A Chinese-backed agribusiness has had its right to extract a record amount of groundwater from arid Central Australia upheld, following a decision from the Northern Territory government.
- The licence was originally granted in April but was subject to a formal review process
- Several key amendments include an assessment of the aquifer and changes to how the project is staged
- The company hopes to eventually extract 40,000 megalitres from the station, 400km north of Alice Springs
Minister Kate Worden, acting as a delegate for the Minister for Environment, has re-granted a licence to Fortune Agribusiness to eventually extract 40,000 megalitres of water a year from Singleton Station, 400 kilometres north of Alice Springs.
The size of the licence has not been changed but several new conditions have been added.
The licence was originally granted in April but was subject to a formal review process amid concerns raised by traditional owners and environment groups.
As part of the review process, a panel of groundwater experts met with concerned stakeholders and authored a report for the Minister.
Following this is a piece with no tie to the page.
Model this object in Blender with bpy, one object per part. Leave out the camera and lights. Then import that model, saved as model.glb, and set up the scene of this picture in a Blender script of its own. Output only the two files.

In a statement, Ms Worden said the review panel agreed with the NT’s Water Controller that the licence should be granted.
“But suggested further conditions be placed on the licence, meaning the original water extraction licence has now been set aside.”
Eva Lawler, the Minister for Environment, elected to delegate the licence decision following concerns from the Environmental Defenders Office that she had a conflict of interest in the matter, given she had already reviewed the licence as part of the approvals process.
The licence’s approval follows revelations the government negotiated a change in water rules that allowed Fortune’s Singleton Station licence to proceed.
A rule which previously allowed no water-dependent ecosystems to be damaged by a new licence holder was changed, instead allowing 30 per cent of them to be impacted.
The review panel recommended the licence be granted but with several key amendments, including a detailed assessment of the aquifer and changes to how the project was staged.
The original licence was granted in four two-year stages, with the company required to meet reporting requirements to progress to the next stage.
Under the amended conditions, the first stage of the licence has been increased from two years to three.
The review panel recommended the first stage be increased to five years.
Fortune Agribusiness will also now have to complete a cultural values impact assessment and carry out a detailed assessment of the water resources on Singleton Station, which includes more testing to better understand the aquifer.
The company will also have to demonstrate the developed area does not result in unacceptable impact on water-dependent cultural values.
“Failure by the proponent to meet licence conditions could result in water being withheld or returned to the consumptive pool,” Ms Worden said.
“The project must also obtain land clearing and non-pastoral use permit approvals, and will be required to be referred to the NT EPA for assessment under the Environment Protection Act before any water can be extracted.”